Fluentd and Fluent Bit record transformers should be used to add logfile, parser, and serverHost fields to the records before sending the records to Kafka. Record transformers can be also be used to add a unique field for the event mapping matcher to use.

Example Fluentd Custom Application Event Mapping

Here is an example Fluentd configuration to tail logs in /var/log with a record transformer to add hostname and tag record fields.

fluent.conf

# Tail all log files in /var/log
<source>
    @type tail
    tag var.log
    path /var/log/*.log
    path_key logfile
    pos_file /var/log/varlog.pos
    <parse>
      @type none
    </parse>
</source>

# Add hostname and tag to the record
<filter var.log>
  @type record_transformer
  <record>
    hostname "#{Socket.gethostname}"
    tag "varlog"
  </record>
</filter>

This creates Fluentd records in Kafka with the fields message, logfile, hostname, and tag.

The custom_app_event_mapping for this Fluentd tail input configuration is

[{
    "matcher": {
        "attribute": "tag",
        "value": "varlog"
    },
    "eventMapping": {
         "message": "message",
         "logfile": "logfile",
         "serverHost": "hostname"
    }
}]

This matches messages with the tag value varlog and maps the message, logfile, and hostname record fields to event attributes.

Scalability

Task instances can be scaled linearly to achieve the throughput needed for the log volume.
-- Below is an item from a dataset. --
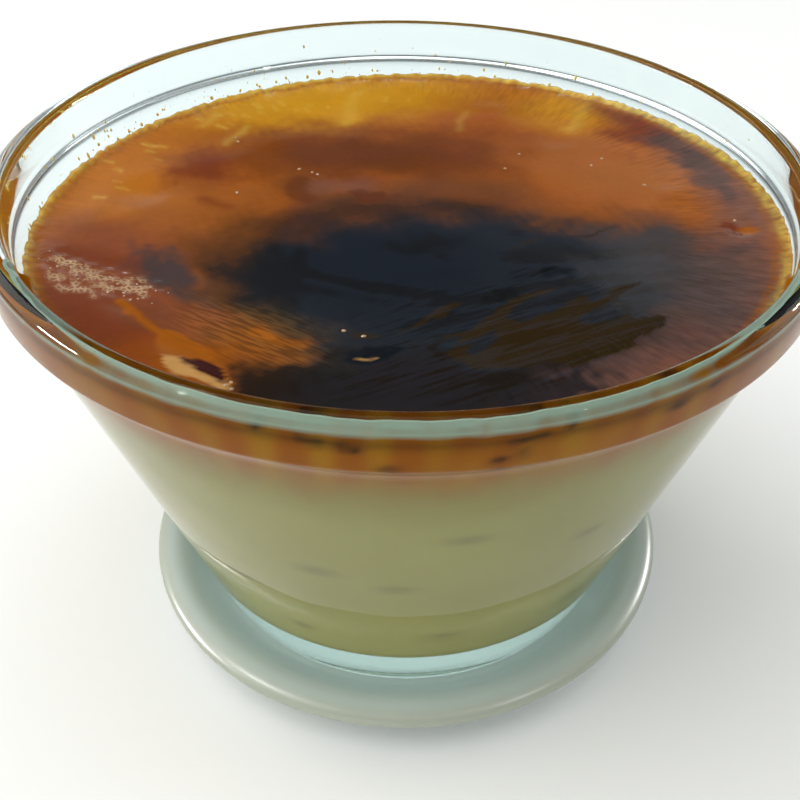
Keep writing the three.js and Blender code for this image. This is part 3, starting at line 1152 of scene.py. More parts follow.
BROWNING_AND_SHEEN: tuple[Blot | Stroke | Shore, ...] = (
    Blot(Tone.GOLD, (-14, 34), (21, 8), 14, 0.7),
    Blot(Tone.HONEY, (-35, 9), (8, 16), -12, 0.7, 0.9),
    Blot(Tone.UMBER, (-8, 17), (15, 7), 0, 0.8, 0.9),
    Blot(Tone.UMBER, (6, 17), (9, 7), 0, 0.8, 0.6),
    Blot(Tone.GOLD, (21, 31), (7, 6), -30, 0.8, 0.7),
    Stroke(Tone.PALE_GOLD, ((-9.4, 27), (-8.6, 36)), 0.5, 1.3, 0.3),
    Stroke(Tone.PALE_GOLD, ((6, 25), (6.8, 30)), 0.3, 1.0, 0.25),
    Stroke(Tone.PALE_GOLD, ((21, 25), (25, 34)), 0.5, 1.4, 0.35),
    Stroke(Tone.PALE_GOLD, ((-24.6, 19.6), (-22.4, 24.6)), 0.4, 1.0, 0.35),
    Stroke(Tone.PALE_GOLD, ((-28.4, 24.4), (-27, 28)), 0.4, 1.1, 0.3),
    Blot(Tone.SALMON, (27, 11), (13, 8), -28, 0.7, 0.95),
    Blot(Tone.SALMON, (-25, 0), (8, 9), -30, 0.8, 0.85),
    Blot(Tone.CARAMEL, (-19.5, -9), (5, 12), 12, 0.8, 0.7),
    Blot(Tone.RUSSET, (-34, -17), (11, 13), -40, 0.7),
    Blot(Tone.RUSSET, (-36.5, -7), (6, 6), -40, 0.8, 0.7),
    Blot(Tone.RUST, (-29, -24), (8, 4), -38, 0.8, 0.6),
    Blot(Tone.CHESTNUT, (-25, -22.5), (3.2, 1.8), -35, 0.8, 0.6),
    Shore(Tone.CHESTNUT, POOL, 6.0, 0.95, 4.2),
    # Painted reflection: a blue-grey sheen over the pool's burnt colour.
    Shore(Tone.PAINTED_SHEEN_DARK, POOL, 3.2, 0.96),
    Blot(Tone.SLATE, (-2, -11), (17, 12), -20, 0.8, 0.8),
    # Painted sheen: grey haze on the pool's right part.
    Blot(Tone.PAINTED_SHEEN_GREY, (27, -9.5), (6, 8), -10, 0.7, 0.85),
    Stroke(Tone.CHESTNUT, ((-14, 9), (-10, 4), (-4, 6), (4, 8.5), (12, 8)), 2.4, 2.8, 0.55),
    Stroke(Tone.COFFEE, ((-14, -1), (-8, 2.2), (2, 3.6), (10, 3.2)), 2.4, 3.2, 0.7),
    Blot(Tone.RUSSET, (-23, -21), (6, 3), -30, 0.7, 0.6),
    Stroke(
        Tone.MAUVE, ((31, 29), (35, 22), (37.5, 15), (39, 7), (39, 0), (36, -12), (30, -22)), 3.6, 2.8, 0.9,
    ),
    Stroke(Tone.MAUVE, ((36.5, -15), (31, -24), (24, -30), (15, -35)), 3.6, 3.2, 0.6),
    Blot(Tone.MAUVE, (33, -14), (5, 8), 10, 0.8, 0.5),
    # Painted sheen: more grey haze on the pool's right part.
    Blot(Tone.PAINTED_SHEEN_GREY, (30, -15), (7, 9.5), 20, 0.9, 0.75),
    Blot(Tone.PLUM, (24, -27), (8, 3.6), 35, 0.9, 0.5),
    Stroke(Tone.RUST, ((26, 31.5), (31, 27)), 2.0, 1.6, 0.7),
    Blot(Tone.RUST, (30.5, 24.5), (3.6, 4.4), -30, 0.8, 0.9),
    Blot(Tone.PLUM, (33, 21.5), (2.4, 3.2), -30, 0.8, 0.8),
    Blot(Tone.PLUM, (35.6, 15.5), (2.2, 4.6), 20, 0.8, 0.85),
    Blot(Tone.PLUM, (37.2, 7.5), (1.8, 3.6), 8, 0.8, 0.7),
    Blot(Tone.PLUM, (35.5, -8.5), (3.4, 1.6), 12, 0.8, 0.5),
    Shore(Tone.BARK, (
        (-15.5, -30.8), (-12.4, -29.7), (-7.8, -29.0), (-5.6, -27.0), (-3.1, -26.3), (0.1, -26.5),
        (3.5, -27.7), (7.2, -29.8), (11.9, -30.2), (17.2, -30.1), (19.2, -32.8), (14.4, -38.3), (7.1, -40),
        (-0.1, -41), (-7.2, -40), (-14.6, -38),
    ), 1.0, 0.92),
    # The olive islands are where the painted sheen breaks; the two small lenses after them are painted sheen
    # again.
    Shore(Tone.OLIVE, (
        (-0.7, -23.7), (0.7, -22.8), (2.0, -21.2), (3.2, -19.5), (4.5, -18.2), (5.8, -18.1), (4.7, -19.4),
        (3.8, -21.1), (2.7, -21.3), (1.5, -22.6), (-0.1, -23.7),
    ), 0.2),
    Shore(Tone.OLIVE, ((-5.3, -24.5), (-3.9, -23.9), (-2.2, -24.4), (-3.5, -24.8), (-5.0, -25.0)), 0.2),
    Shore(Tone.OLIVE, ((11.4, -7.2), (13.0, -5.1), (15.4, -3.5), (14.7, -4.6), (12.9, -6.2)), 0.3, 0.8),
    Shore(Tone.OLIVE, ((19.5, -4.0), (21.7, -3.2), (24.2, -1.5), (22.2, -3.4), (20.4, -4.4)), 0.3, 0.8),
    Shore(Tone.OLIVE, (
        (3.1, -26.1), (4.2, -24.4), (5.4, -23.8), (6.9, -23.2), (8.0, -21.8), (9.1, -19.7), (10.4, -18.0),
        (11.8, -17.0), (13.4, -16.2), (14.8, -15.5), (16.0, -15.3), (14.9, -16.5), (13.3, -17.5),
        (11.7, -18.3), (10.7, -19.4), (9.9, -21.1), (9.4, -22.5), (8.4, -23.9), (7.2, -24.9), (5.9, -25.8),
        (4.9, -26.6), (4.0, -27.2),
    ), 0.22),
    Shore(Tone.OLIVE, (
        (9.5, -21.4), (11.5, -21.9), (13.2, -20.9), (14.8, -20.0), (16.2, -18.5), (17.3, -17.2),
        (18.4, -16.7), (18.9, -18.0), (20.1, -17.4), (21.4, -16.1), (23.0, -15.2), (24.9, -13.8),
        (23.6, -15.6), (21.9, -17.2), (20.3, -18.7), (18.9, -20.0), (17.7, -21.5), (17.3, -22.5),
        (18.5, -22.9), (20.0, -22.3), (21.2, -21.0), (22.5, -20.3), (22.8, -21.5), (24.2, -21.3),
        (25.8, -21.0), (26.7, -21.4), (25.7, -23.0), (24.4, -23.7), (23.1, -24.6), (22.3, -25.3),
        (22.9, -26.1), (21.6, -26.8), (20.0, -27.5), (18.5, -28.1), (17.5, -29.0), (17.2, -29.9),
        (15.7, -29.8), (13.9, -29.2), (11.9, -29.9), (9.6, -30.0), (7.2, -29.8), (4.9, -28.6), (3.5, -27.5),
        (5.4, -26.6), (7.3, -25.9), (8.9, -24.2),
    ), 0.25),
    Shore(Tone.PAINTED_SHEEN_DARK, (
        (2.8, -26.9), (3.7, -25.4), (4.9, -24.5), (5.6, -24.8), (5.0, -26.3), (4.1, -27.3), (3.1, -27.5),
    ), 0.2),
    Shore(Tone.PAINTED_SHEEN_DARK, (
        (5.5, -27.4), (6.4, -26.4), (7.9, -25.1), (9.4, -24.4), (8.8, -25.4), (7.8, -26.9), (6.8, -27.6),
    ), 0.2),
    Shore(Tone.INK, (
        (-5.4, -28.9), (-4.9, -27.3), (-3.8, -26.3), (-1.8, -25.9), (0.1, -26.3), (-0.5, -27.3),
        (-1.7, -28.5), (-3.6, -29.2),
    ), 0.25),
    Stroke(Tone.TAN, ((-4.2, -28.4), (-2.6, -28.1)), 0.12, 0.12, 0.7),
    Blot(Tone.INK, (16.5, -11.9), (2.6, 1.3), 30, 0.6, 0.8),
    Blot(Tone.INK, (9.8, -16.9), (2.2, 0.8), 30, 0.6, 0.7),
    Blot(Tone.UMBER, (-5.4, 6.0), (2.4, 2.0), -10, 0.3, 0.9),
    Stroke(Tone.UMBER, ((-14, 9.5), (-13.6, 6), (-12.4, 5)), 1.3, 0.6, 0.7),
    Stroke(Tone.MAUVE, ((-11, 8.4), (-6, 9)), 1.6, 1.4, 0.5),
    Blot(Tone.RUST, (-26.5, 12.5), (4.4, 4.6), -15, 0.8, 0.9),
    Stroke(Tone.RUST, ((-24.5, 4.2), (-21.8, 2.6)), 0.8, 1.2, 0.6),
    Stroke(Tone.RUST, ((-37.5, -9.4), (-28.5, -11.5)), 1.6, 1.6, 0.6),
    Shore(Tone.PLUM, (
        (-30.0, -7.4), (-27.9, -8.8), (-26.6, -7.6), (-25.0, -9.3), (-23.7, -11.7), (-22.9, -14.3),
        (-21.2, -17.1), (-20.3, -18.7), (-22.6, -17.9), (-24.9, -16.4), (-26.8, -14.6), (-28.7, -13.1),
        (-29.6, -10.5),
    ), 1.8),
    Blot(Tone.CREAM_SHADE, (-14.5, -23.5), (7.5, 3.6), -32, 0.8, 0.12),
    Stroke(Tone.ORANGE, ((-22.6, -12.6), (-21.6, -15.6)), 0.4, 0.6, 0.35),
    Stroke(
        Tone.ORANGE, ((-29.0, -19.4), (-26.9, -21.3), (-25.0, -23.3), (-23.9, -25.0), (-23.7, -26.8)),
        0.42, 0.3,
    ),
    Stroke(Tone.ORANGE, ((-14.5, -24.2), (-11, -26.2), (-9.6, -25.9)), 0.7, 0.5, 0.6),
    Shore(Tone.ORANGE, (
        (-25.0, -23.3), (-23.8, -24.0), (-22.4, -24.2), (-20.1, -25.8), (-18.3, -28.2), (-16.5, -30.8),
        (-15.4, -32.4), (-16.6, -31.8), (-18.4, -30.2), (-20.5, -29.1), (-22.6, -27.9), (-23.4, -27.9),
        (-23.9, -25.6),
    ), 0.3),
    Shore(Tone.TAN, TORN, 0.18),
    SLIT,
    Shore(Tone.RUST, (
        (35.5, -2.2), (36.2, -1.5), (37.3, -1.5), (38.2, -2.4), (38.1, -3.7), (37.0, -4.2), (35.9, -3.6),
    ), 0.3),
    Shore(Tone.ORANGE, (
        (37.7, -2.5), (38.9, -2.7), (39.8, -3.3), (39.4, -4.3), (38.2, -4.3), (37.6, -3.5),
    ), 0.3),
)
FIBRE_PATCH = Blot(Tone.SALMON, (-14.5, -24.0), (8.5, 4.5), -32, 0.6)
WRINKLED_PATCH = Blot(Tone.INK, (14, -22), (20, 12), 20, 0.6)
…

The throughput of each Kafka Connect Scalyr Sink Task depends on the message size.

Message Size MB/sec
64 bytes 3.2
256 bytes 6.8
> 1 KB 8.5

Use the following formula to calculate the number of tasks needed: Number of tasks = Log volume MB/sec ÷ throughput/task.

For example, if the log volume is 12 MB/sec and the message size is 256 bytes, then Number of tasks = 12 MB/sec ÷ 6.8 MB/sec = 2 tasks.

Each task requires 1 vCPU. Additional workers should be created to support the needed number of tasks. The number of tasks should not exceed the number of partitions for the topics.

For message sizes > 1 KB, the batch_send_size_bytes should be increased to 5000000 (5 MB) for increased throughput.